### Objective
Extract, unchanged, each line of the listing below from its first line through the line that contains "wasm.setup();", inclusive, and nothing else.

### Record list
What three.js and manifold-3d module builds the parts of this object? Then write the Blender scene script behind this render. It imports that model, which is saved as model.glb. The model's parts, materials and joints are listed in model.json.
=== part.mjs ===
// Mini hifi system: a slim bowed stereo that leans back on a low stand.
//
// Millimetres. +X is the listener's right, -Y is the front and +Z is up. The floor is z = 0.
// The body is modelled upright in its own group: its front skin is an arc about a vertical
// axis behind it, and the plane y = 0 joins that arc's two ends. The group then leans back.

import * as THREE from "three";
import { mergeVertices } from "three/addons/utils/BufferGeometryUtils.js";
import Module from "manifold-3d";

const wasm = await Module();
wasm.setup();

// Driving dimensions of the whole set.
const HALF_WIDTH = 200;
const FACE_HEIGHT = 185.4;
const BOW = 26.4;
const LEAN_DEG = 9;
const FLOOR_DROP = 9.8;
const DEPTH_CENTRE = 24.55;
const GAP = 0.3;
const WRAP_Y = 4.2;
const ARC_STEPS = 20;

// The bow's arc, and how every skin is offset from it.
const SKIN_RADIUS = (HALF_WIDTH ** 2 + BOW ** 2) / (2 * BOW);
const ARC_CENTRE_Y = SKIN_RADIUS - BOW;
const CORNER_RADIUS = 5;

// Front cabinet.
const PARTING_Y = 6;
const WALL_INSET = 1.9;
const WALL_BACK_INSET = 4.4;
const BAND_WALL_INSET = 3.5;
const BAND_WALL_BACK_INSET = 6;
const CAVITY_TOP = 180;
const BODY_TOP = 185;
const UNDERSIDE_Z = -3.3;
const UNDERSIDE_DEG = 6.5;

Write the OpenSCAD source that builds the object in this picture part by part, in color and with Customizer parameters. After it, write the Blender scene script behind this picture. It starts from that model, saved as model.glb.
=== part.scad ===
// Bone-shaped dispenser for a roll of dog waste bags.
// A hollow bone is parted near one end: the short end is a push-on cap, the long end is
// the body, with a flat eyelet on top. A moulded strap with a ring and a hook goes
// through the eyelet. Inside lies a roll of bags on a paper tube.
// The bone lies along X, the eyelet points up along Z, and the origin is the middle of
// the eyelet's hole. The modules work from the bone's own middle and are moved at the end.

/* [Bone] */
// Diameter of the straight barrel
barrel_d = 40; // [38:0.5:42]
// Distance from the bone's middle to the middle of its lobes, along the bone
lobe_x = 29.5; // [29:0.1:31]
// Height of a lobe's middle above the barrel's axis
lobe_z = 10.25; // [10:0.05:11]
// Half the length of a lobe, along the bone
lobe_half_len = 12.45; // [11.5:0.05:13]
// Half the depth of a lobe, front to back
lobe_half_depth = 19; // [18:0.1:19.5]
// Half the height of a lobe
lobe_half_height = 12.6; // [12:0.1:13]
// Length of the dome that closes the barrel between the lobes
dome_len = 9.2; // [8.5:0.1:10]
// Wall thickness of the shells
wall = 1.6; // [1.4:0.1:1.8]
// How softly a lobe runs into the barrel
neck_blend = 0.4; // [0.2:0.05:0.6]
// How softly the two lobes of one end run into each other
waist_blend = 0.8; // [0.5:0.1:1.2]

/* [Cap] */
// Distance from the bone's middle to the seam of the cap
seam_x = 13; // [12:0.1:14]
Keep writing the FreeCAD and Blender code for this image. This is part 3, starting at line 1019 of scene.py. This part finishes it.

### Solution to the problem
What three.js and manifold-3d module builds the parts of this object? Then write the Blender scene script behind this render. It imports that model, which is saved as model.glb. The model's parts, materials and joints are listed in model.json.
=== part.mjs ===
// Mini hifi system: a slim bowed stereo that leans back on a low stand.
//
// Millimetres. +X is the listener's right, -Y is the front and +Z is up. The floor is z = 0.
// The body is modelled upright in its own group: its front skin is an arc about a vertical
// axis behind it, and the plane y = 0 joins that arc's two ends. The group then leans back.

import * as THREE from "three";
import { mergeVertices } from "three/addons/utils/BufferGeometryUtils.js";
import Module from "manifold-3d";

const wasm = await Module();
wasm.setup();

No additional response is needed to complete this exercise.